一、题目描述
Input Specification:
Each input file contains one test case. Each case gives 4 non-empty strings of no more than 60 characters without white space in 4 lines.
Output Specification:
For each test case, print the decoded time in one line, in the format DAY HH:MM, where DAY is a 3-character abbreviation for the days in a week – that is, MON for Monday, TUE for Tuesday, WED for Wednesday, THU for Thursday, FRI for Friday, SAT for Saturday, and SUN for Sunday. It is guaranteed that the result is unique for each case.
Sample Input:
3485djDkxh4hhGE
2984akDfkkkkggEdsb
s&hgsfdk
d&Hyscvnm
Sample Output:
THU 14:04
二、解题思路
稍微有点复杂的字符串处理题,搞清楚题目意思之后不难。

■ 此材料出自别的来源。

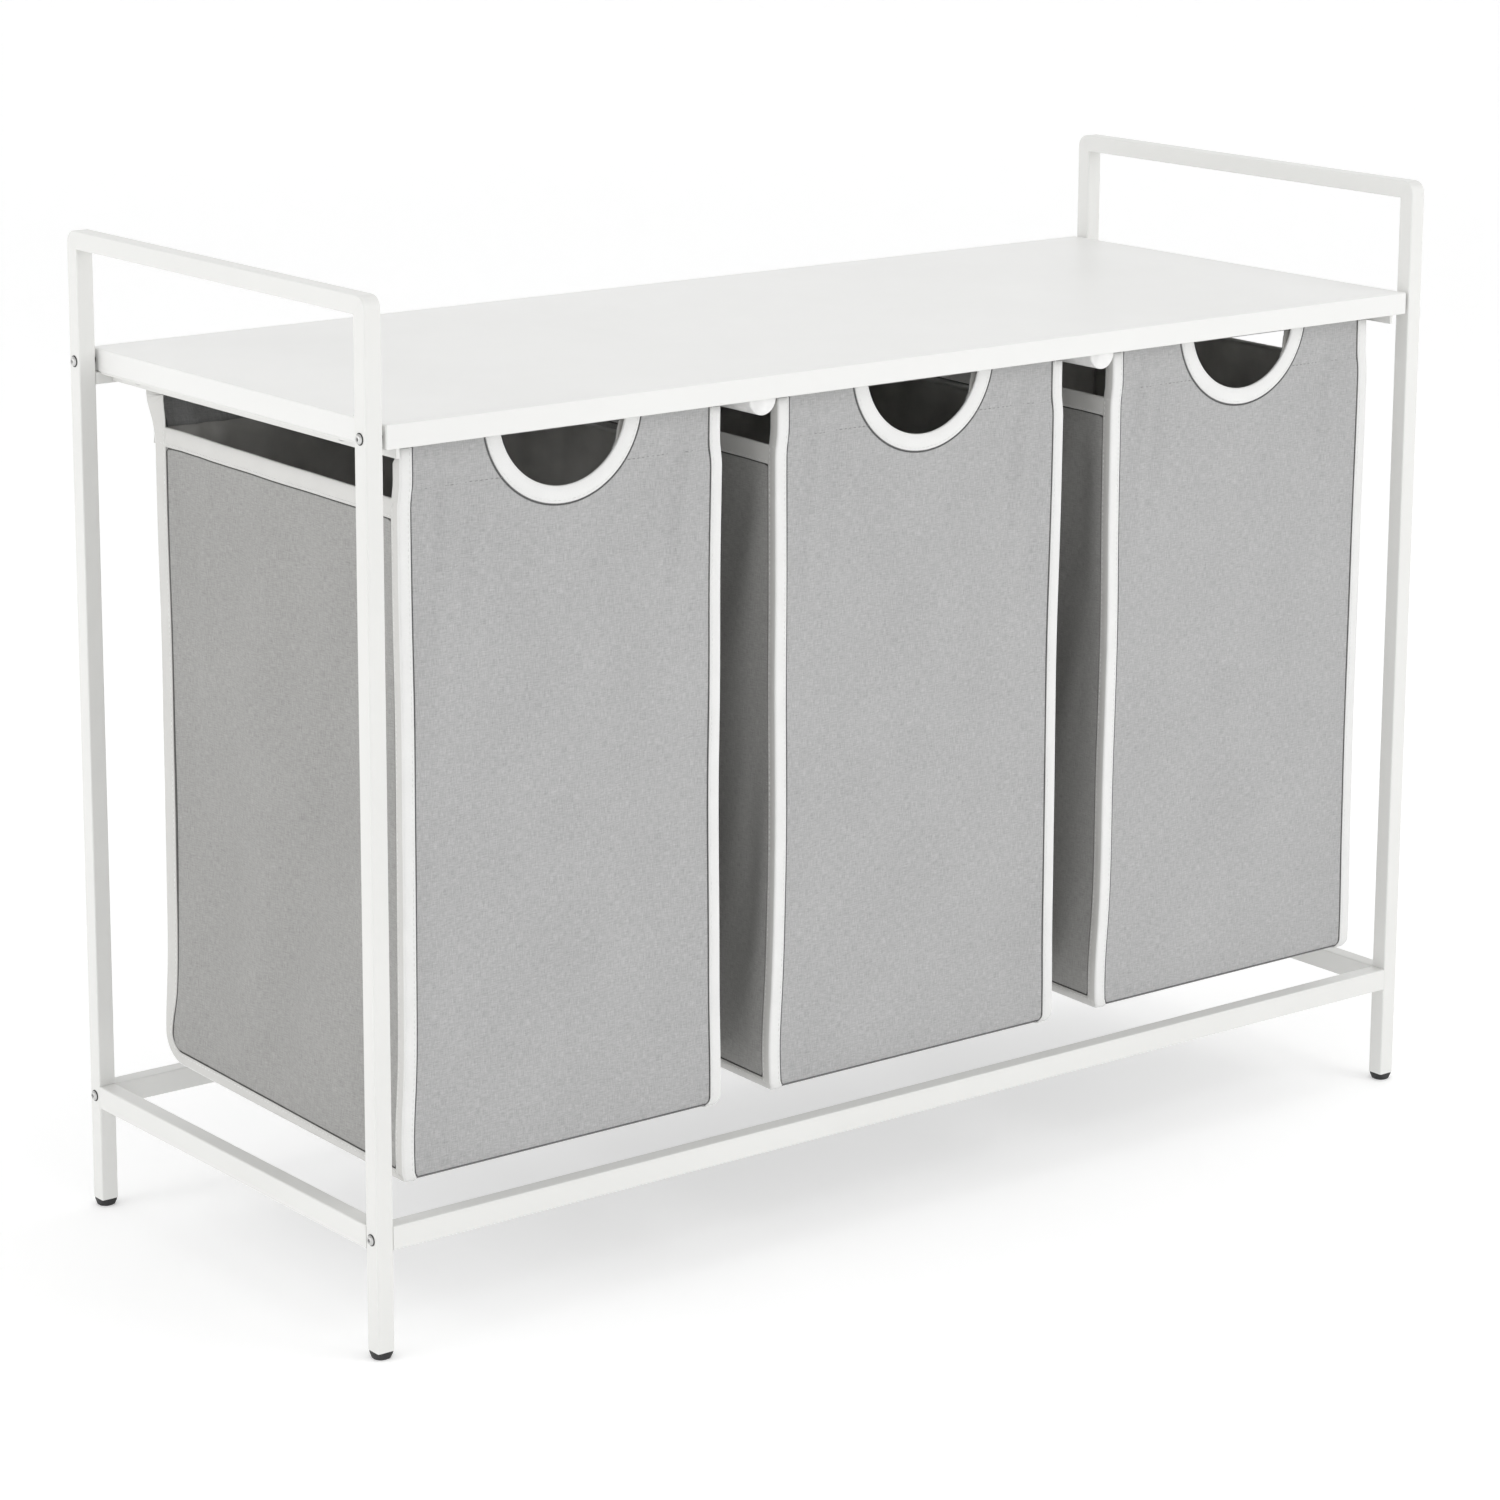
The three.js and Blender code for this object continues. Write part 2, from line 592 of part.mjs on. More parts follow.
[["left_bag", -BAY], ["middle_bag", 0], ["right_bag", BAY]].forEach(([name, x]) => {
  const made = bag(name);
  made.position.x = x;
  sorter.add(made);
});

export default sorter;
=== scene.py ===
"""Finishes for a laundry sorter: sewn bags on wire frames, a powder-coated tube frame and a shelf."""

import math

import bmesh
import bpy
import numpy as np
from bpy.props import FloatProperty, FloatVectorProperty, PointerProperty
from bpy.types import Operator, Panel, PropertyGroup
from mathutils import Matrix, Vector, noise


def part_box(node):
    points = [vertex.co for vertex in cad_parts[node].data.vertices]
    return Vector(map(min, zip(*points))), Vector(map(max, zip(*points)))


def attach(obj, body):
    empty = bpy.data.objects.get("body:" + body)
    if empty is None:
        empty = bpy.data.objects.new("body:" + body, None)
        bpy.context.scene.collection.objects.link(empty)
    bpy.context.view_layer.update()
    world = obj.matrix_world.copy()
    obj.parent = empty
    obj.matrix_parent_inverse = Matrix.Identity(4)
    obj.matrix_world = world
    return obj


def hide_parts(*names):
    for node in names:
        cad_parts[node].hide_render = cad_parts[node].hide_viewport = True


bl_info = {
    "name": "Laundry Sorter",
    "version": (1, 0, 0),
    "blender": (4, 5, 0),
    "location": "3D View > Sidebar > Sorter",
    "description": "Sews the bags and finishes the frame of a pull-out laundry sorter",
    "category": "Object",
}

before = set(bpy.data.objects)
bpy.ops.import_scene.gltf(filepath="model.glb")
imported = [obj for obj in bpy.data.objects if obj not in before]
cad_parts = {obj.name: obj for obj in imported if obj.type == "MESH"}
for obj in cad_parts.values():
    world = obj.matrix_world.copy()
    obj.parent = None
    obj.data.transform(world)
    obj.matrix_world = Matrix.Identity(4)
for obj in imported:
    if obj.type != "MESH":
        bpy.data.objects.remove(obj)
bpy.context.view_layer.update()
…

前两个字符串的第一个相同大写字母对应周几,从这个字母开始,下一个相同的字符表示小时(这里题目the second common character可能表达得不是很好),后两个字符串的第一个相同字母所在的位置表示分钟。按这个逻辑设计程序即可。
三、AC代码
#include<iostream>
#include<cstdio>
#include<string>
#include<algorithm>
using namespace std;
string day[7] = {
"MON", "TUE", "WED", "THU", "FRI", "SAT", "SUN"};
int main()
{
int d, hr, minute;
string str1, str2, str3, str4;
cin >> str1 >> str2 >> str3 >> str4;
int sze1 = str1.length(), sze2 = str2.length(), sze3 = str3.length(), sze4 = str4.length();
int min1 = min(sze1, sze2), min2 = min(sze3, sze4);
int pos1 = -1, pos2, cntC = 0;
for(int i=0; i<min1; i++)
{
if(str1[i] == str2[i])
{
if(cntC == 0 && str1[i]>='A' && str1[i]<='G')
{
cntC++;
pos1 = i;
continue;
}
if(pos1 != -1 && ((str1[i]>='0' && str1[i]<='9') || (str1[i]>='A' && str1[i] <= 'N')))
{
pos2 = i;
if(str1[i]>='0'&&str1[i]<='9') hr = str1[i] - '0';
else hr = str1[i] - 'A' + 10;
break;
}
}
}
d = str1[pos1] - 'A' + 1;
cout << day[d-1] << " ";
if(hr >= 10) printf("%d:", hr);
else printf("0%d:", hr);
for(int i=0; i<min2; i++)
{
if(str3[i] == str4[i] && ((str3[i] >= 'A' && str3[i] <= 'Z') || (str3[i] >= 'a' && str3[i] <= 'z')))
{
minute = i;
break;
}
}
printf("%02d\n", minute);
return 0;
}